Rival ride-hailing firms Lyft and Uber are revving up for IPOs, which are expected to kick off a blockbuster year for tech IPOs beyond the ride-hailing industry.

There is a David and Goliath story playing out here. Lyft is dwarfed by Uber, but has made a strong showing as the number-two ride-hailing service in the U.S. and Canada. It was last privately valued at around $15 billion, compared with Uber’s $100 billion. In December, both firms filed papers for public listings. Whichever goes public first will be the first-ever ride-hailing firm to do so. The race is on, and the implications of these two IPOs go beyond Lyft and Uber. They are expected to open the floodgates for tech IPOs this year, with highly valued start-ups such as Slack, Airbnb and Pinterest waiting in the wings.

The impending IPO has cast a spotlight on Logan Green, Lyft’s Chief Executive and founder. Over the past 12 years the firm’s President, John Zimmer, has been the company’s public face. Green has preferred to stay behind the scenes.

Several things led Green to conceive of Lyft, which pre-dates Uber. The first was concern for the environment. After graduating from the University of California, he worked as the university’s sustainability coordinator, and was keenly interested in alternatives to the one-car mobility model. On a trip to Zimbabwe, he took note of the local practice of creating informal services to fill car pools. This inspired Zimride, which Green started in 2007 to arrange car pools for college students. Early on, Zimmer went to work with Green to build Zimride.

Zimride raised $6 million in 2011, according to the New York Times, but the web-based service miscalculated the rapid rise of smartphones and mobile apps. The following year Green decided to spin a mobile peer-to-peer ride-hailing service out of Zimride – and Lyft was born. This expanded it beyond the student demographic, pairing drivers with riders on public streets in real time.

Green’s entrepreneurial instincts were spot-on, but in the nascent ride-hailing industry, using unlicensed drivers was not legal. This, says Ann Miura-Ko, a Lyft board member and partner at venture capital firm Floodgate, made some board members uneasy about the pivot. Not Green. “Someone asked, ‘Will this really work?’ And he wasn’t just sure, he was positive,” she said.

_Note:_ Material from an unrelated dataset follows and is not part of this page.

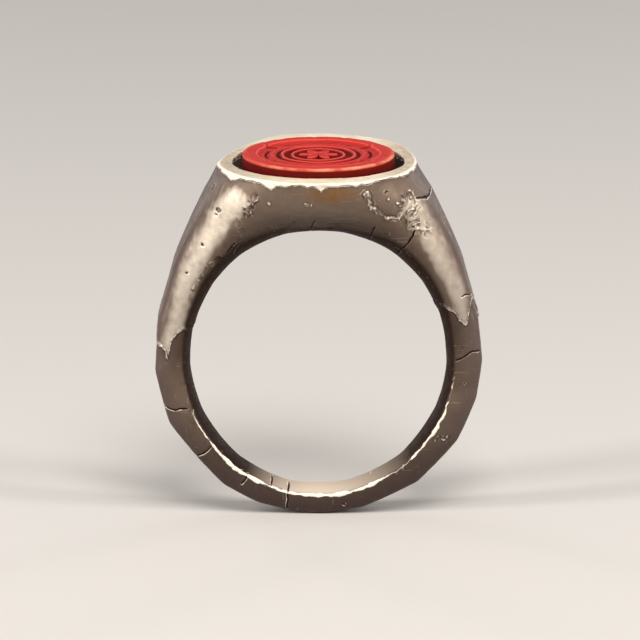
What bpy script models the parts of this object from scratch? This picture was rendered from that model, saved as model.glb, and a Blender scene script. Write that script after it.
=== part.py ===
"""A worn silver signet ring with a round carved seal.

A finger shank and a signet head are soldered together at two joints. A bezel rim is soldered round
the head's pocket, and the red seal disc stands in the pocket on a seat plate and a bed of cement.

Frame: origin at the centre of the finger hole, +X to the right, +Y along the finger, +Z to the seal.
Lengths are metres, angles are radians.
"""

import math

import bmesh
import bpy

MM = 0.001
GAP = 0.05 * MM  # left between pieces that touch

# Finger hole: worn a little taller than wide, and eased towards both faces for comfort
HOLE_HALF_WIDTH = 9.2 * MM
HOLE_HALF_HEIGHT = 9.6 * MM
EASE_BOTTOM = 0.45 * MM
EASE_TOP = 1.4 * MM
EASE_POWER = 3.0  # how late the easing turns towards a face
EASE_GROWTH = 2.6  # how late the easing grows from the bottom to the top

# Front outline: half an oval below the hole's centre, a smooth curve up to the rim above it
BAND_HALF_WIDTH = 11.7 * MM
BAND_DEPTH = 11.5 * MM
SHOULDER_SLOPE = 0.5  # how far the outline moves out for each metre down from the rim

# Side outline: a taper up from the bottom of the band, plus a soft swell under the rim
DEPTH_BOTTOM = 1.34 * MM
DEPTH_TOP = 3.3 * MM
SWELL_HEIGHT = 11.5 * MM
SWELL_LENGTH = 0.9 * MM

# Superellipse power of the cross-sections: an ellipse at the rim, square with round corners below
RIM_POWER = 2.0
BAND_POWER = 8.0
BAND_POWER_HEIGHT = 2.0 * MM

# Rim, pocket and what stands in it
RIM_HALF_X = 7.05 * MM
RIM_HALF_Y = 7.4 * MM
RIM_TOP = 14.25 * MM
RIM_HEIGHT = 0.9 * MM
RIM_EASE = 0.12 * MM
POCKET_HALF_X = 6.1 * MM
POCKET_HALF_Y = 5.65 * MM
POCKET_FLOOR = 12.35 * MM
SEAT_THICKNESS = 0.45 * MM
CEMENT_THICKNESS = 0.3 * MM
CEMENT_INSET = 0.15 * MM
DISC_RADIUS = 5.43 * MM
DISC_PROUD = 0.45 * MM
DISC_BEVEL = 0.12 * MM

# Turned seal pattern: radius of each ring groove, with one width and one depth
GROOVE_RADII = (1.05 * MM, 2.15 * MM, 3.3 * MM, 4.35 * MM)
GROOVE_HALF_WIDTH = 0.16 * MM
GROOVE_DEPTH = 0.22 * MM

# Solder joints between shank and head, measured from straight up
JOINT_ANGLE = math.radians(38)

# Facets
AROUND_BODY = 72
AROUND_HOLE = 96
AROUND_DISC = 64
LOWER_SLICES = 18
UPPER_SLICES = 18
EASE_STEPS = 6
BEYOND = 20 * MM  # cutters reach this far, well outside the ring
MERGE = 0.0001 * MM

SILVER = (0.42, 0.37, 0.31)
WORN_SILVER = (0.72, 0.65, 0.54)
DARK_SILVER = (0.12, 0.09, 0.07)
CEMENT = (0.10, 0.06, 0.04)
RED_STONE = (0.60, 0.07, 0.05)


def clear_scene():
    for thing in list(bpy.data.objects):
        bpy.data.objects.remove(thing)


def material(name, colour, roughness, metallic):
    made = bpy.data.materials.new(name)
    made.use_nodes = True
    shader = made.node_tree.nodes["Principled BSDF"]
    shader.inputs["Base Color"].default_value = (*colour, 1)
    shader.inputs["Roughness"].default_value = roughness
    shader.inputs["Metallic"].default_value = metallic
    return made


def add_walls(bm, loops):
    """Faces between neighbouring loops of equal length; returns the loops' vertices."""
    rings = [[bm.verts.new(point) for point in loop] for loop in loops]
    for low, high in zip(rings, rings[1:]):
        for i in range(len(low)):
            j = (i + 1) % len(low)
            bm.faces.new((low[i], low[j], high[j], high[i]))
    return rings


def object_from(bm, name):
    bmesh.ops.recalc_face_normals(bm, faces=bm.faces)
    mesh = bpy.data.meshes.new(name)
    bm.to_mesh(mesh)
    bm.free()
    made = bpy.data.objects.new(name, mesh)
    bpy.context.scene.collection.objects.link(made)
    return made


def solid_from_loops(name, loops):
    """A closed body through loops of equal length, all running the same way, with flat end caps."""
    bm = bmesh.new()
    rings = add_walls(bm, loops)
    bm.faces.new(reversed(rings[0]))
    bm.faces.new(rings[-1])
    return object_from(bm, name)


def superellipse(half_x, half_y, z, power, count):
    """A closed loop at height z; power 2 is an ellipse, and higher powers are squarer."""
    loop = []
    for i in range(count):
        turn = 2 * math.pi * i / count
        across, along = round(math.cos(turn), 12), round(math.sin(turn), 12)
        x = math.copysign(abs(across) ** (2 / power), across)
        y = math.copysign(abs(along) ** (2 / power), along)
        loop.append((half_x * x, half_y * y, z))
    return loop


def ease_in_out(t):
    return t * t * (3 - 2 * t)


def swell(z):
    return 1 / (1 + math.exp((SWELL_HEIGHT - z) / SWELL_LENGTH))


def side_half_depth(z):
    """Half the ring's size along the finger at height z."""
    taper = DEPTH_BOTTOM + (DEPTH_TOP - DEPTH_BOTTOM) * (z + BAND_DEPTH) / (RIM_TOP + BAND_DEPTH)
    return taper + (RIM_HALF_Y - DEPTH_TOP) * swell(z) / swell(RIM_TOP)


def half_width(z):
    """Half the ring's size across, at a height from the hole's centre up to the rim."""
    t = z / RIM_TOP
    leaning = SHOULDER_SLOPE * RIM_TOP * t * t * (1 - t)
    return BAND_HALF_WIDTH - (BAND_HALF_WIDTH - RIM_HALF_X) * ease_in_out(t) + leaning


def section_power(z):
    t = min(1.0, (RIM_TOP - z) / (RIM_TOP - BAND_POWER_HEIGHT))
    return RIM_POWER + (BAND_POWER - RIM_POWER) * ease_in_out(t)


def face_depth(x, z):
    """Half the blank's thickness along the finger at a place in the front view."""
    if z < 0:
        outward = math.hypot(x / BAND_HALF_WIDTH, z / BAND_DEPTH)
    else:
        outward = abs(x) / half_width(z)
    power = section_power(z)
    return side_half_depth(z) * (1 - outward**power) ** (1 / power)


def lower_loop(turn):
    """The blank's level section at the hole's centre, with each half swung down by an angle."""
    loop = []
    for x, y, _ in superellipse(BAND_HALF_WIDTH, 1, 0, BAND_POWER, AROUND_BODY):
        z = -abs(x) / BAND_HALF_WIDTH * BAND_DEPTH * math.sin(turn)
        loop.append((x * math.cos(turn), y * side_half_depth(z), z))
    return loop


def ring_blank(name):
    """The ring's outer body with no hole, which the shank, head and rim are cut from."""
    turns = [math.pi / 2 * (1 - i / LOWER_SLICES) for i in range(LOWER_SLICES)]
    loops = [lower_loop(turn) for turn in turns]
    for i in range(UPPER_SLICES):
        z = (RIM_TOP - 2 * RIM_EASE) * i / UPPER_SLICES
        loops.append(superellipse(half_width(z), side_half_depth(z), z, section_power(z), AROUND_BODY))
    for inset, drop in ((0.0, 2 * RIM_EASE), (0.3 * RIM_EASE, 0.8 * RIM_EASE), (RIM_EASE, 0.0)):
        z = RIM_TOP - drop
        half_x, half_y = half_width(z) - inset, side_half_depth(z) - inset
        loops.append(superellipse(half_x, half_y, z, section_power(z), AROUND_BODY))
    bm = bmesh.new()
    rings = add_walls(bm, loops)
    bm.faces.new(rings[-1])
    bmesh.ops.remove_doubles(bm, verts=bm.verts, dist=MERGE)
    return object_from(bm, name)


def hole_point(turn, share, y=None):
    """A point on the finger hole's wall; share runs from -1 at the front face to 1 at the back."""
    radius = math.hypot(HOLE_HALF_WIDTH * math.cos(turn), HOLE_HALF_HEIGHT * math.sin(turn))
    rise = ((1 + math.sin(turn)) / 2) ** EASE_GROWTH
    ease = EASE_BOTTOM + (EASE_TOP - EASE_BOTTOM) * rise
    depth = face_depth((radius + ease) * math.cos(turn), (radius + ease) * math.sin(turn))
    radius += ease * abs(share) ** EASE_POWER
    return (radius * math.cos(turn), share * depth if y is None else y, radius * math.sin(turn))


def hole_cutter():
    turns = [2 * math.pi * i / AROUND_HOLE for i in range(AROUND_HOLE)]
    loops = [[hole_point(turn, -1, -BEYOND) for turn in turns]]
    for step in range(-EASE_STEPS, EASE_STEPS + 1):
        loops.append([hole_point(turn, step / EASE_STEPS) for turn in turns])
    loops.append([hole_point(turn, 1, BEYOND) for turn in turns])
    return as_cutter(solid_from_loops("hole_cutter", loops))


def head_wedge(name, clearance):
    """The wedge above both joint planes, whose sides stand off the planes by the clearance."""
    low = -clearance / math.sin(JOINT_ANGLE)
    side = BEYOND * math.tan(JOINT_ANGLE)
    outline = ((0, low), (side, low + BEYOND), (-side, low + BEYOND))
    loops = [[(x, y, z) for x, z in outline] for y in (-BEYOND, BEYOND)]
    return as_cutter(solid_from_loops(name, loops))


def elliptic_prism(name, half_x, half_y, low, high):
    loops = [superellipse(half_x, half_y, z, 2, AROUND_DISC) for z in (low, high)]
    return solid_from_loops(name, loops)


def block(name, low, high):
    """A wide slab between two heights."""
    corners = ((-BEYOND, -BEYOND), (BEYOND, -BEYOND), (BEYOND, BEYOND), (-BEYOND, BEYOND))
    loops = [[(x, y, z) for x, y in corners] for z in (low, high)]
    return as_cutter(solid_from_loops(name, loops))


def as_cutter(thing):
    thing.hide_render = True
    thing.display_type = "WIRE"
    return thing


def cut(thing, cutter, operation="DIFFERENCE"):
    step = thing.modifiers.new(cutter.name, "BOOLEAN")
    step.operation = operation
    step.object = cutter
    step.solver = "EXACT"


def finish(thing, skin):
    thing.data.materials.append(skin)
    thing.data.shade_smooth()
    smooth = math.radians(35)
    thing.data.set_sharp_from_angle(angle=smooth)


def make_shank(hole, silver):
    shank = ring_blank("shank")
    cut(shank, hole)
    cut(shank, head_wedge("shank_end_cutter", GAP / 2))
    finish(shank, silver)


def make_head(hole, pocket, silver):
    head = ring_blank("head")
    cut(head, head_wedge("head_wedge", -GAP / 2), "INTERSECT")
    cut(head, hole)
    cut(head, block("above_head", RIM_TOP - RIM_HEIGHT - GAP, RIM_TOP + BEYOND))
    cut(head, pocket)
    finish(head, silver)


def make_bezel_rim(pocket, worn):
    rim = ring_blank("bezel_rim")
    cut(rim, block("below_rim", -BEYOND, RIM_TOP - RIM_HEIGHT))
    cut(rim, pocket)
    finish(rim, worn)


def make_seat(dark):
    top = POCKET_FLOOR + GAP + SEAT_THICKNESS
    seat = elliptic_prism("seat_plate", POCKET_HALF_X - GAP, POCKET_HALF_Y - GAP, POCKET_FLOOR + GAP, top)
    finish(seat, dark)
    return top


def make_cement(seat_top, resin):
    low = seat_top + GAP
    top = low + CEMENT_THICKNESS
    half_x, half_y = POCKET_HALF_X - CEMENT_INSET, POCKET_HALF_Y - CEMENT_INSET
    finish(elliptic_prism("setting_cement", half_x, half_y, low, top), resin)
    return top


def make_seal_disc(cement_top, stone):
    """A turned disc with ring grooves round a small raised centre, and a flat outer border."""
    low = cement_top + GAP
    top = RIM_TOP + DISC_PROUD
    profile = [(DISC_RADIUS - DISC_BEVEL, low), (DISC_RADIUS, low + DISC_BEVEL)]
    profile += [(DISC_RADIUS, top - DISC_BEVEL), (DISC_RADIUS - DISC_BEVEL, top)]
    for radius in reversed(GROOVE_RADII):
        profile.append((radius + GROOVE_HALF_WIDTH, top))
        profile.append((radius, top - GROOVE_DEPTH))
        profile.append((radius - GROOVE_HALF_WIDTH, top))
    loops = [superellipse(radius, radius, z, 2, AROUND_DISC) for radius, z in profile]
    finish(solid_from_loops("seal_disc", loops), stone)


def main():
    clear_scene()
    silver = material("aged_silver", SILVER, 0.42, 1.0)
    worn = material("worn_silver", WORN_SILVER, 0.5, 0.8)
    dark = material("tarnished_silver", DARK_SILVER, 0.6, 1.0)
    resin = material("setting_resin", CEMENT, 0.8, 0.0)
    stone = material("red_stone", RED_STONE, 0.35, 0.0)

    hole = hole_cutter()
    low, high = POCKET_FLOOR, RIM_TOP + BEYOND
    pocket = as_cutter(elliptic_prism("pocket_cutter", POCKET_HALF_X, POCKET_HALF_Y, low, high))
    make_shank(hole, silver)
    make_head(hole, pocket, silver)
    make_bezel_rim(pocket, worn)
    seat_top = make_seat(dark)
    cement_top = make_cement(seat_top, resin)
    make_seal_disc(cement_top, stone)


main()
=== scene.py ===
"""The finished look of a worn silver signet ring with a carved red seal.

The metal is a solid described by a field: a formula that is negative inside the metal and grows by
about one for each millimetre outwards. Wear, cracks, dents and flaked edges are added to the field, and
its surface is then meshed. Lengths are millimetres in the ring's own frame, with the finger hole's centre
at the origin, +Y along the finger and +Z to the seal. Meshes and scene objects are made in metres.
"""

import math

import bmesh
import bpy
import numpy as np
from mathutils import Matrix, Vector


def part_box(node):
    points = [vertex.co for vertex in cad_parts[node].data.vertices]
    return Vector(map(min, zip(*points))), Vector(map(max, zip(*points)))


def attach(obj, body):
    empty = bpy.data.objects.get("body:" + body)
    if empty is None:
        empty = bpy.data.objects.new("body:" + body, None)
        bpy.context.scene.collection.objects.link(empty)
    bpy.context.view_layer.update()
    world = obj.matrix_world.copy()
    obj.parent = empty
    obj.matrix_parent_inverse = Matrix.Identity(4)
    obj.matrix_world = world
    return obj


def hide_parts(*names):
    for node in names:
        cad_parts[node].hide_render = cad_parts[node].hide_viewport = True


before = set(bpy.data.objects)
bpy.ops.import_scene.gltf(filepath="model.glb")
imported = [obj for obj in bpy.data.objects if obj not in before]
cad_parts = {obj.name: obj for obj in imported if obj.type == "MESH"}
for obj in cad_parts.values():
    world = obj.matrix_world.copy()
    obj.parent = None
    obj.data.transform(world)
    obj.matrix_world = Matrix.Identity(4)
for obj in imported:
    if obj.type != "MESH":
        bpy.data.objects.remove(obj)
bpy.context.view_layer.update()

MM = 0.001


def span(node):
    """Lowest and highest corner of a node, in millimetres."""
    low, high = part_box(node)
    return np.array(low) / MM, np.array(high) / MM


shank_low, shank_high = span("shank")
rim_low, rim_high = span("bezel_rim")
seat_low, seat_high = span("seat_plate")
cement_low, cement_high = span("setting_cement")
disc_low, disc_high = span("seal_disc")

# The ring's front outline, its depth along the finger, and how square its section is (2 is an ellipse)
BAND_HALF_WIDTH = shank_high[0]
BAND_DEPTH = -shank_low[2]
RIM_TOP = rim_high[2]
RIM_HALF_X = 7.05
RIM_HALF_Y = 7.4
SHOULDER_SLOPE = 0.5
DEPTH_BOTTOM = 1.34
DEPTH_TOP = 3.3
SWELL_HEIGHT = 11.5
SWELL_LENGTH = 0.9
RIM_POWER = 2.0
BAND_POWER = 8.0
BAND_POWER_HEIGHT = 2.0
SLOPE_STEP = 0.05
SMALLEST_SIZE = 0.05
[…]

What Green didn’t see coming was Uber, which Travis Kalanick started in 2009. Initially Uber was positioned as a luxury service, using only licensed drivers. The two firms became rivals when Kalanick re-cast Uber in Lyft’s mold. Competition between the two has been fraught ever since. Green gained the upper hand in 2017. When scandal-ridden Kalanick was ousted from Uber, Green promoted Lyft’s different tenor as the “kinder, gentler” firm. Ridership surged, and Lyft took a share of up to 35% in some U.S. cities.

Lyft has since started moving into other areas, such as self-driving cars. In 2018 it acquired Motivate, the largest bike-share operator in the U.S. and parent company of Citi Bike. This has given it a leading position in an emerging transportation market. Green is not out of ideas. “As an entrepreneur, you always kind of want what you’re pitching to sound somewhat off the wall,” he said in a 2017 interview. “You’re trying to pitch the future that doesn’t exist, and you want it to be – it needs to be – a little bit of a stretch.”